Aber Spaß beiseite, Elina Kritzokat vermutete, dieses Glücklichsein hänge vielmehr damit zusammen, dass man in Finnland seinen Mitmenschen sehr viel mehr Raum gebe. Auch dafür, nicht ständig gut drauf sein zu müssen, nicht ständig „sozial performen“ zu müssen. In Finnland, so nehme sie es wahr, müsse man sich anders als in Deutschland nicht dafür erklären, wenn man bei einer Party eher schweigsam sei oder gar nicht erst auftauche. Für Stimmungstiefs habe man eine höhere Toleranzschwelle.
Leben und leben lassen
Das schlage sich auch in der Literatur nieder. Wo finnische Verlage ihren Leser*innen durchaus schwere Themen zumuten würden, würden deutsche Verlage abwinken. „Zu depressiv“, so das Urteil. Das klinge erst einmal wie ein Widerspruch zum „glücklichsten Land der Welt“, aber eben weil man in einem kleinen Land lebt, in dem jeder über drei Ecken jeden kennt, tritt man sich gegenseitig nicht auf die Füße, lebt man und lässt man leben. Das habe natürlich auch Schattenseiten, etwa dahingehend, dass finnische Bücher oftmals weniger gut lektoriert sind, weil man gerade bekannten und angesehenen Autor*innen nicht zu nahe treten will, indem man ihre Bücher korrigiert, obwohl es ihnen manchmal guttäte.

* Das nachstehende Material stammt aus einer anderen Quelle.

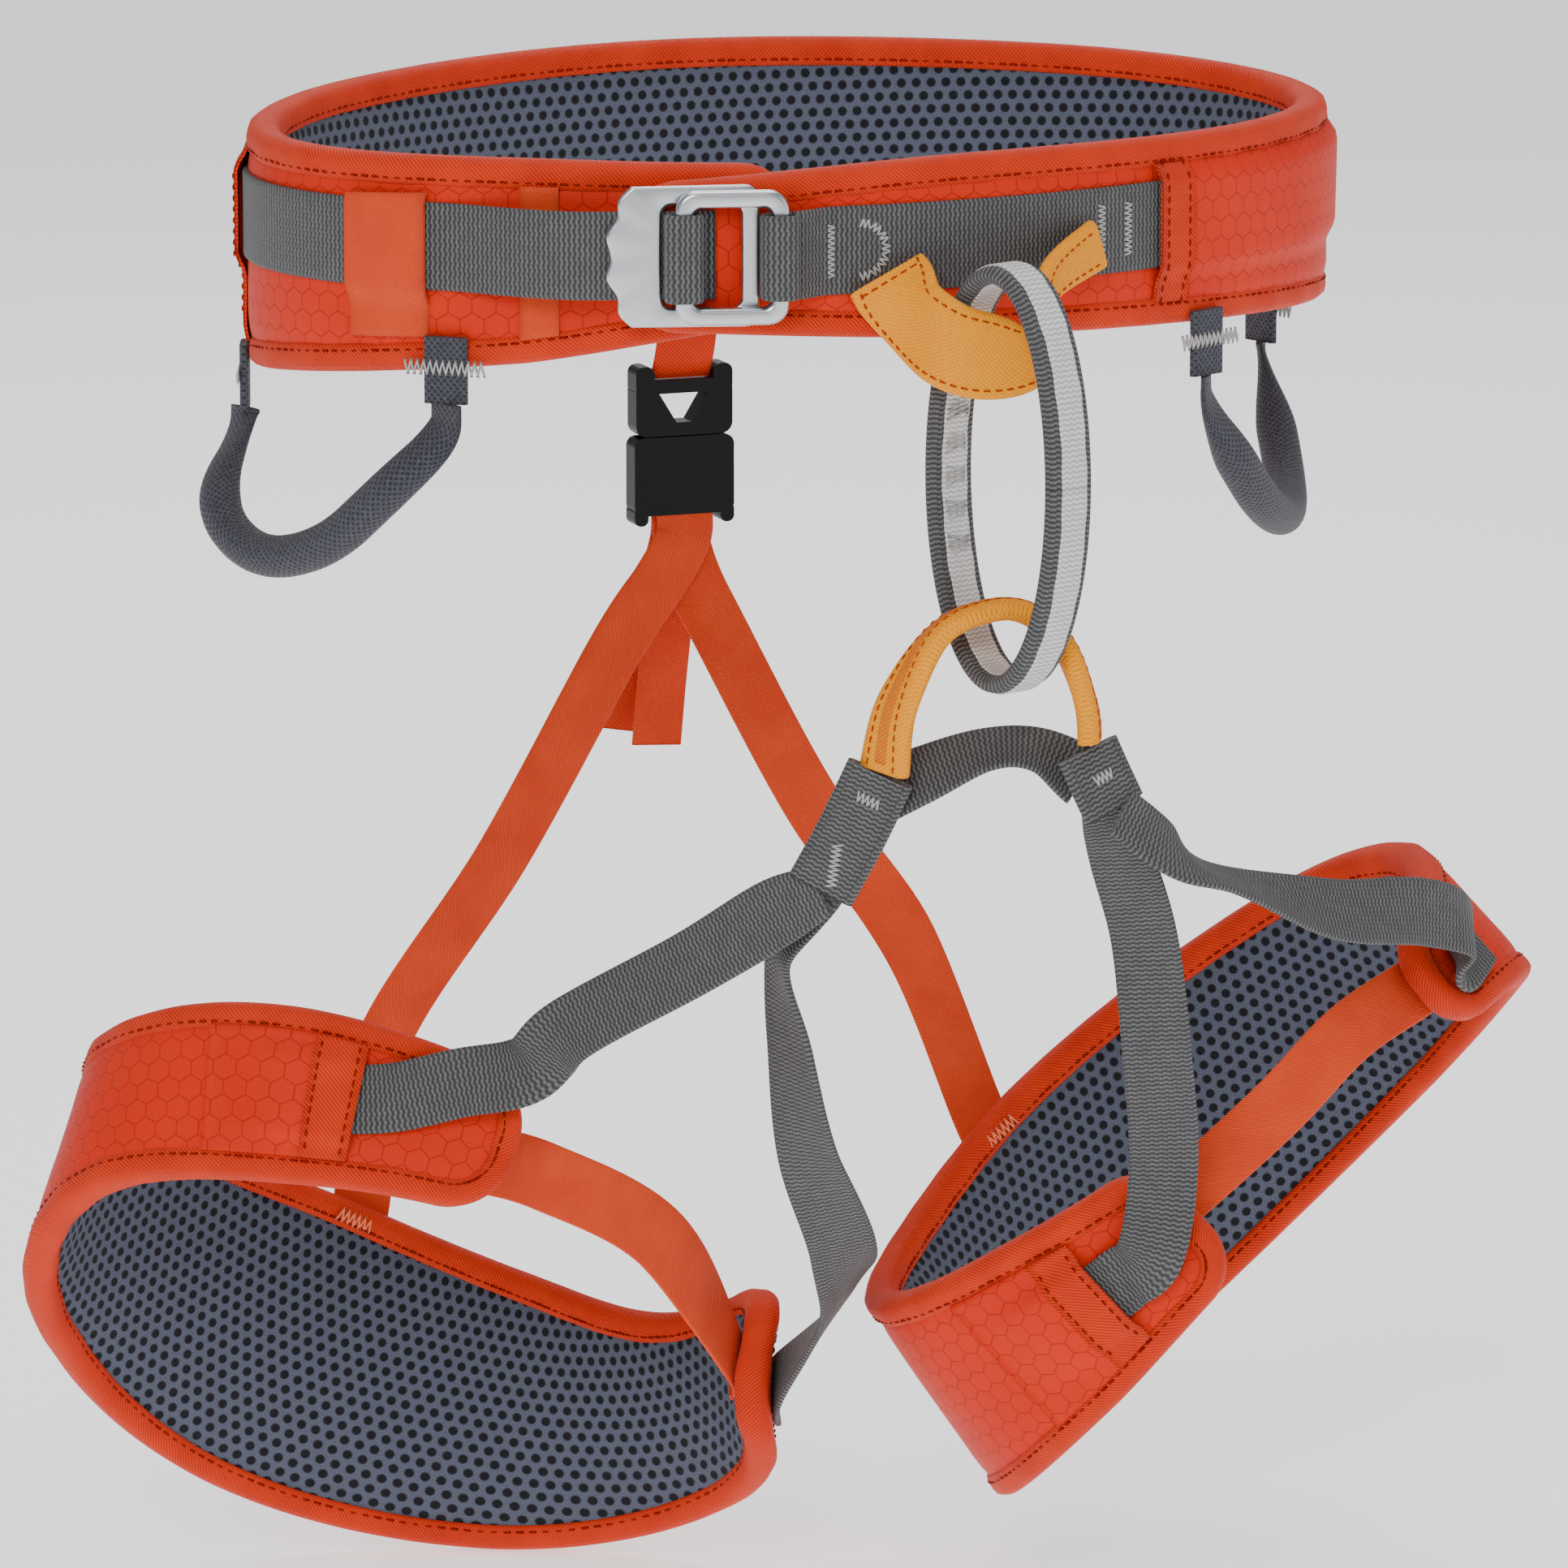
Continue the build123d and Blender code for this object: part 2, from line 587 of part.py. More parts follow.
with BuildPart() as rear_buckle_male:
    with BuildSketch(rear_plane.offset(-half_thick)):
        with Locations((0, (rear_male_top + male_bottom) / 2)):
            RectangleRounded(rear_buckle_width - 1, rear_male_height, 3.5)
        shoulder = half_width - 0.5 - shoulder_width / 2
        with Locations((shoulder, rear_male_top), (-shoulder, rear_male_top)):
            RectangleRounded(shoulder_width, shoulder_width + 3, 2.5)
        # window that narrows downwards, so the middle of the top edge is a bar
        window_top = rear_male_top - rear_bar
        with BuildLine():
            Polyline((-8, window_top), (8, window_top), (2.5, window_top - 9), (-2.5, window_top - 9),
                     close=True)
        make_face(mode=Mode.SUBTRACT)
    extrude(amount=rear_buckle_thickness)
    with BuildSketch(rear_plane.offset(-1.6)):
        with Locations((0, male_bottom - prong_length / 2)):
            Rectangle(4, prong_length)
    extrude(amount=3.2)
keep(rear_buckle_male, "rear_buckle_male")

prong_side = half_width - 6.5
for side, sign in (("right", 1), ("left", -1)):
    with BuildPart() as prong:
        with BuildSketch(rear_plane.offset(-1.8)):
            with Locations((sign * prong_side, male_bottom - rear_buckle_gap - prong_length / 2)):
                RectangleRounded(prong_width, prong_length, 1.2)
            with Locations((sign * (prong_side + 1.6), male_bottom - prong_length + 2.5)):
                RectangleRounded(prong_width + 1.6, 4.5, 1.2)
        extrude(amount=3.6)
    keep(prong, f"rear_buckle_{side}_prong")

with BuildPart() as rear_buckle_female:
    with BuildSketch(rear_plane.offset(-half_thick)):
        with Locations((0, (female_top + female_bottom) / 2)):
            RectangleRounded(rear_buckle_width, rear_female_height, 3)
        ear = half_width - ear_width / 2
        with Locations((ear, female_bottom), (-ear, female_bottom)):
            RectangleRounded(ear_width, ear_height, 2)
    extrude(amount=rear_buckle_thickness)
    cavity_depth = prong_length + 2.0
    with BuildSketch(rear_plane.offset(-half_thick + 1.5)):
        with Locations((0, female_top - cavity_depth / 2 + 1)):
            Rectangle(rear_buckle_width - 3.4, cavity_depth + 2)
    extrude(amount=rear_buckle_thickness - 3, mode=Mode.SUBTRACT)
keep(rear_buckle_female, "rear_buckle_female")

# ---- leg loops ----

right_leg = (right_leg_plane, right_leg_half_length, right_leg_half_depth, right_leg_band)
left_leg = (left_leg_plane, left_leg_half_length, left_leg_half_depth, left_leg_band)
strap_lift = binding_half + cloth_gap + leg_webbing_thickness / 2 + 0.4
strap_neck = 15.0              # width of a strap's folded end below its sewn joint

for side, leg in (("right", right_leg), ("left", left_leg)):
    layers(leg_band(leg), f"{side}_leg")


def leg_face(leg, angle):
    point, across, along, width = leg_station(leg, angle)
    return along.cross(across)


def on_leg(leg, angle, height, lift=strap_lift):
    return (leg_point(leg, angle, height, lift), leg_face(leg, angle))


def strap(name, route, width, thickness, start_width=0):
    widths = [start_width or width] + [width] * (len(route) - 1)
    with BuildPart() as webbing:
        loft(slab(free_strap(route, widths), -thickness / 2, thickness / 2), ruled=True)
    keep(webbing, name)


strap("right_leg_outer_strap",
      [((-41.5, -115, -187), view_face), ((-50, -105, -193), (-0.4, -0.85, 0.35)),
       ((-68, -86, -210), (-0.35, -0.8, 0.5)), ((-94, -62, -231), (-0.3, -0.8, 0.5)),
       on_leg(right_leg, 257, 20, strap_lift + 6), on_leg(right_leg, 249, 12, strap_lift + 2.8),
       on_leg(right_leg, 240, 3)],
      leg_webbing_width, leg_webbing_thickness, strap_neck)
strap("right_leg_inner_strap",
      [((-38.5, -109.5, -187), view_face), ((-44, -95, -205), (-0.95, 0.1, 0.0)),
       ((-38, -90, -237), (-0.95, -0.3, 0.1)), ((-28, -80, -271), (-0.75, -0.65, 0.1)),
       ((-10, -65, -305), (-0.35, -0.93, 0.1)), ((-2, -42, -328), (0.5, -0.85, 0.0)),
       on_leg(right_leg, -24, -6, strap_lift + 1.5), on_leg(right_leg, -14, -6, strap_lift + 0.5)],
      leg_webbing_width, leg_webbing_thickness, strap_neck)
strap("left_leg_inner_strap",
      [((33, -150.5, -161.5), (-0.4, -0.9, 0.1)), ((41, -144, -178), (-0.7, -0.7, 0.1)),
       ((51, -138, -203), (-0.65, -0.75, 0.1)), ((57, -134, -236), (-0.5, -0.85, 0.05)),
       ((64, -125, -272), (-0.4, -0.9, 0.0)), on_leg(left_leg, 253, 2, strap_lift + 3.5),
       on_leg(left_leg, 246, 0)],
      leg_webbing_width, leg_webbing_thickness, strap_neck)
strap("left_leg_outer_strap",
      [((34.5, -158.5, -161.5), (0.3, -0.9, 0.2)), ((48, -159, -172), (0.3, -0.7, 0.65)),
       ((67, -154, -183), (-0.1, -0.3, 0.95)), ((108, -143, -198), (-0.3, -0.75, 0.6)),
       ((143, -132, -204), (-0.1, -0.9, 0.3)), ((163, -124, -212), (0.7, -0.6, 0.3)),
       on_leg(left_leg, -34, 0, strap_lift + 1), on_leg(left_leg, -24, 0)],
      leg_webbing_width, leg_webbing_thickness, strap_neck)

elastic_rest = -(binding_half + 6 * cloth_gap + elastic_thickness / 2)
strap("right_leg_elastic",
      [on_leg(right_leg, 250, -4, elastic_rest), on_leg(right_leg, 256, -4, elastic_rest),
       ((-90, -32, -282), (-0.2, -0.9, 0.2)), ((-52, -26, -305), (-0.1, -0.95, 0.3)),
       on_leg(right_leg, -27, -2, elastic_rest), on_leg(right_leg, -21, -2, elastic_rest)],
      elastic_width, elastic_thickness)
strap("left_leg_elastic",
      [on_leg(left_leg, 252, 4, elastic_rest), on_leg(left_leg, 258, 4, elastic_rest),
       ((106, -112, -264), (0.0, -0.9, 0.4)), ((130, -112, -243), (0.0, -0.9, 0.4)),
       on_leg(left_leg, -38, 0, elastic_rest), on_leg(left_leg, -33, 0, elastic_rest)],
      elastic_width * 0.9, elastic_thickness)


def leg_patch(name, leg, first, last, height, width, low, thickness):
    """A short tape lying on a pad between two angles."""
    with BuildPart() as patch:
        stations = []
        for i in range(3):
            point, across, along, full = leg_station(leg, first + (last - first) * i / 2)
            stations.append((point + across * height, across, along, width))
        loft(slab(stations, low, low + thickness), ruled=True)
    keep(patch, name)


for side, leg, angle in (("right", right_leg, tunnel_angle_right), ("left", left_leg, tunnel_angle_left)):
    leg_patch(f"{side}_leg_tunnel_hem", leg, angle - 9, angle - 1, 0, 32, pad_half + 0.4, 1.2)

# ---- risers between the rear buckle and the leg loops, and their tails ----

riser_lift = binding_half + 3 * cloth_gap + elastic_thickness / 2
out_of_belt = rear_plane.z_dir
right_rise = smooth_at(right_leg_band, riser_angle_right)[0] / 2
left_rise = smooth_at(left_leg_band, riser_angle_left)[0] / 2
riser_pitch = 2.5              # straps lie this far apart where they leave the buckle


def from_buckle(layer):
    """The first points of a strap that leaves the buckle's lower end, straight down."""
    out = (layer - 1.2) * riser_pitch
    return [(rear_plane.from_local_coords(Vector(0, female_bottom - drop, out)), out_of_belt)
            for drop in (2.5, 8)]


strap("right_riser",
      from_buckle(0) + [((9, 112, -137), (0.1, 0.99, 0.05)), ((-6, 112, -157), (0.1, 0.99, 0.1)),
                        ((-45, 108, -217), (0.1, 0.98, 0.2)),
                        ((-88, 102, -272), (0.1, 0.98, 0.2)),
                        on_leg(right_leg, riser_angle_right, right_rise - 2, riser_lift + 1),
                        on_leg(right_leg, riser_angle_right + 1, right_rise - 16, riser_lift)],
      riser_width, elastic_thickness)
strap("left_riser",
      from_buckle(1) + [((20, 114, -137), (0.1, 0.98, 0.1)), ((27, 110.5, -153), (0.0, 0.98, 0.2)),
                        ((47, 86, -204), (-0.1, 0.9, 0.4)),
                        ((66, 56, -243), (-0.1, 0.85, 0.5)),
                        on_leg(left_leg, riser_angle_left, left_rise - 2, riser_lift + 1),
                        on_leg(left_leg, riser_angle_left + 1, left_rise - 16, riser_lift)],
      riser_width, elastic_thickness)
strap("right_riser_tail",
      from_buckle(2) + [((16.3, 119, -135), out_of_belt), ((16.5, 123.5, -150), out_of_belt),
                        ((16, 128, -172), out_of_belt), ((15, 130, -192), out_of_belt)],
      riser_width - 2, elastic_thickness)
strap("left_riser_tail",
      from_buckle(3) + [((15.5, 122.5, -135), out_of_belt), ((13, 129.5, -150), out_of_belt),
                        ((9, 135.5, -170), out_of_belt), ((6, 138, -188), out_of_belt)],
      riser_width - 2, elastic_thickness)
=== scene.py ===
import bpy
import numpy as np
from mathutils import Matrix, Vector


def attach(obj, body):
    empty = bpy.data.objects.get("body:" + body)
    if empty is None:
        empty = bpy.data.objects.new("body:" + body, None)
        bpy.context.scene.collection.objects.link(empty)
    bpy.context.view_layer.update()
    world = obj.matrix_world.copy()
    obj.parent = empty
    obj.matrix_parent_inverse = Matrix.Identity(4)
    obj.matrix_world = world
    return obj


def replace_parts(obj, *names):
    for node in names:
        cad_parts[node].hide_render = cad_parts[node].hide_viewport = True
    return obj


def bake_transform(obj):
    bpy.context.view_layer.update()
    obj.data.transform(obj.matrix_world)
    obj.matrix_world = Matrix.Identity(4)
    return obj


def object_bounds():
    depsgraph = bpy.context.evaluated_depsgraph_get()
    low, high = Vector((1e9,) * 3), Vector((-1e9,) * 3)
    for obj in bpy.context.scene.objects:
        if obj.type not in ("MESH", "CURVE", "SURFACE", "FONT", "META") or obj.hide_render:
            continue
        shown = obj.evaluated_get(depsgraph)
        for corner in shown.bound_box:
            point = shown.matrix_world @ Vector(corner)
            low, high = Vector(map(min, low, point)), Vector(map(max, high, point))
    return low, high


# Climbing harness. Sizes are in millimetres and become metres where a mesh is made.
# +Z is up, the wearer faces -Y, and the wearer's right leg is at -X.

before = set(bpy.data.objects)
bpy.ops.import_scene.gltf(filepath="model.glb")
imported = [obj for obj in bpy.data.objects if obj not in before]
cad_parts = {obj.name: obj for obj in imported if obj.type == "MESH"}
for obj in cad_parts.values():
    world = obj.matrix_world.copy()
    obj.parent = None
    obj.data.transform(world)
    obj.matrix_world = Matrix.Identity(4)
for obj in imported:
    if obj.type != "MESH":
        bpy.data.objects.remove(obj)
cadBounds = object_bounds()
metre = 0.001
upwards = np.array([0.0, 0.0, 1.0])
print("frame loaded")


# Shader maths: a number socket with ordinary arithmetic.
class Value:
    def __init__(self, tree, source):
        self.tree, self.source = tree, source

    def op(self, kind, *entries):
        node = self.tree.nodes.new("ShaderNodeMath")
        node.operation = kind
        for socket, entry in zip(node.inputs, entries):
            if isinstance(entry, Value):
                self.tree.links.new(entry.source, socket)
            else:
                socket.default_value = entry
        return Value(self.tree, node.outputs[0])

    def __add__(self, other):
        return self.op("ADD", self, other)

    def __sub__(self, other):
        return self.op("SUBTRACT", self, other)

    def __rsub__(self, other):
        return self.op("SUBTRACT", other, self)

    def __mul__(self, other):
        return self.op("MULTIPLY", self, other)

    def __truediv__(self, other):
        return self.op("DIVIDE", self, other)

    def __mod__(self, other):
        return self.op("FLOORED_MODULO", self, other)

    def __pow__(self, other):
        return self.op("POWER", self, other)

    def __lt__(self, other):
        return self.op("LESS_THAN", self, other)

    def __abs__(self):
        return self.op("ABSOLUTE", self)

    __radd__, __rmul__ = __add__, __mul__

    def wave(self, pitch):
        # 0 to 1 and back once in each pitch
        return self.op("SINE", self * (2 * np.pi / pitch)) * 0.5 + 0.5

    def larger(self, other):
        return self.op("MAXIMUM", self, other)

    def ramp(self, low, high):
        share = (self - low) / (high - low)
        share.source.node.use_clamp = True
        return share * share * (3 - 2 * share)


class Shader:
    def __init__(self, name, roughness, metallic=0.0, sheen=0.0):
        self.material = bpy.data.materials.new(name)
        self.material.use_nodes = True
        self.tree = self.material.node_tree
        self.surface = self.tree.nodes["Principled BSDF"]
        self.surface.inputs["Roughness"].default_value = roughness
        self.surface.inputs["Metallic"].default_value = metallic
        self.surface.inputs["Specular IOR Level"].default_value = 0.5 if metallic else 0.15
        self.surface.inputs["Sheen Weight"].default_value = sheen * 0.3

    # one node of any other type: its inputs are values, Values or sockets
    def node(self, kind, inputs=(), **settings):
        made = self.tree.nodes.new(kind)
        for key, entry in settings.items():
            setattr(made, key, entry)
        for key, entry in dict(inputs).items():
            if isinstance(entry, Value):
                entry = entry.source
            if isinstance(entry, bpy.types.NodeSocket):
                self.tree.links.new(entry, made.inputs[key])
            else:
                made.inputs[key].default_value = entry
        return made

    # millimetres along and across the fabric
    def weave(self):
        place = self.node("ShaderNodeUVMap", uv_map="weave")
        parts = self.node("ShaderNodeSeparateXYZ", {0: place.outputs[0]})
        return Value(self.tree, parts.outputs[0]), Value(self.tree, parts.outputs[1])

    def noise(self, size, detail=2.0):
        place = self.node("ShaderNodeTexCoord")
        inputs = {"Vector": place.outputs["Object"], "Scale": 1000 / size, "Detail": detail}
        return Value(self.tree, self.node("ShaderNodeTexNoise", inputs).outputs[0])

    def mix(self, share, first, second):
        inputs = {0: share, 6: first, 7: second}
        return self.node("ShaderNodeMix", inputs, data_type="RGBA").outputs[2]

    def finish(self, colour, height=None, depth=0.3):
        if isinstance(colour, bpy.types.NodeSocket):
            self.tree.links.new(colour, self.surface.inputs["Base Color"])
        else:
            self.surface.inputs["Base Color"].default_value = colour
        if height is not None:
            bump = self.node("ShaderNodeBump", {"Height": height, "Distance": depth * metre, "Strength": 1.0})
            self.tree.links.new(bump.outputs[0], self.surface.inputs["Normal"])
        return self.material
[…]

Auch hätte Finnland bekanntermaßen ein großes Problem mit Alkoholismus und eine relativ hohe Suizidrate, das dürfe nicht unterschlagen werden bei allem Lob. In literarischer Hinsicht führe diese dunkle Seite wiederum zu einer besonders produktiven Literaturszene, denn meist schreibe man ja eher aus dem Bedürfnis heraus, etwas zu verarbeiten. Obwohl das Land eine sehr überschaubare Zahl an Leser*innen habe, bringe es sehr viel, sehr vielfältige und auch sehr gute Literatur hervor.
Produktive Literaturszene, begrenzter Markt
Doch gerade diese Begrenztheit des eigenen Marktes mache es für viele finnische Autor*innen so attraktiv, auch im Ausland verlegt zu werden. Der Trend der letzten Jahre gehe deshalb immer mehr dazu, Leseproben oder ganze Bücher gleich auch auf Englisch herauszubringen, teils von den Autor*innen selbst auf Englisch verfasst, um so potentielle Verleger*innen und Leser*innen auf der ganzen Welt anzusprechen. Für den relativ kleinen Zirkel an Finnisch-Übersetzer*innen in Deutschland, die immer auch als Literatur-Scouts finnischer Literatur fungieren und selbst lesenswerte Bücher an Verlage herantragen, eine zwiespältige Entwicklung. Die mitunter zu absurden Situationen führt wie denen, dass man angehalten wird, direkt aus dem Englischen zu übersetzen. Oder wie in Maximilian Murmanns Fall dazu, dass seine deutsche Übersetzung eines finnischen Werks nun ins Arabische übersetzt wird, weil es keine Finnisch-Arabisch-Übersetzer*innen gibt. In jedem Fall aber, so sind sich beide einig, gebe es jede Menge Literatur aus Finnland, die es lohnt, entdeckt zu werden.
Der Applaus des Publikums scheint ihnen recht zu geben.
**Elina Kritzokat ist Preisträgerin des Finnischen Staatspreises für ausländische Übersetzer 2019.
**Maximilian Murmann ist Preisträger des Bayrischen Arbeitsstipendiums & Literaturstipendiums der Stadt München, beides 2021.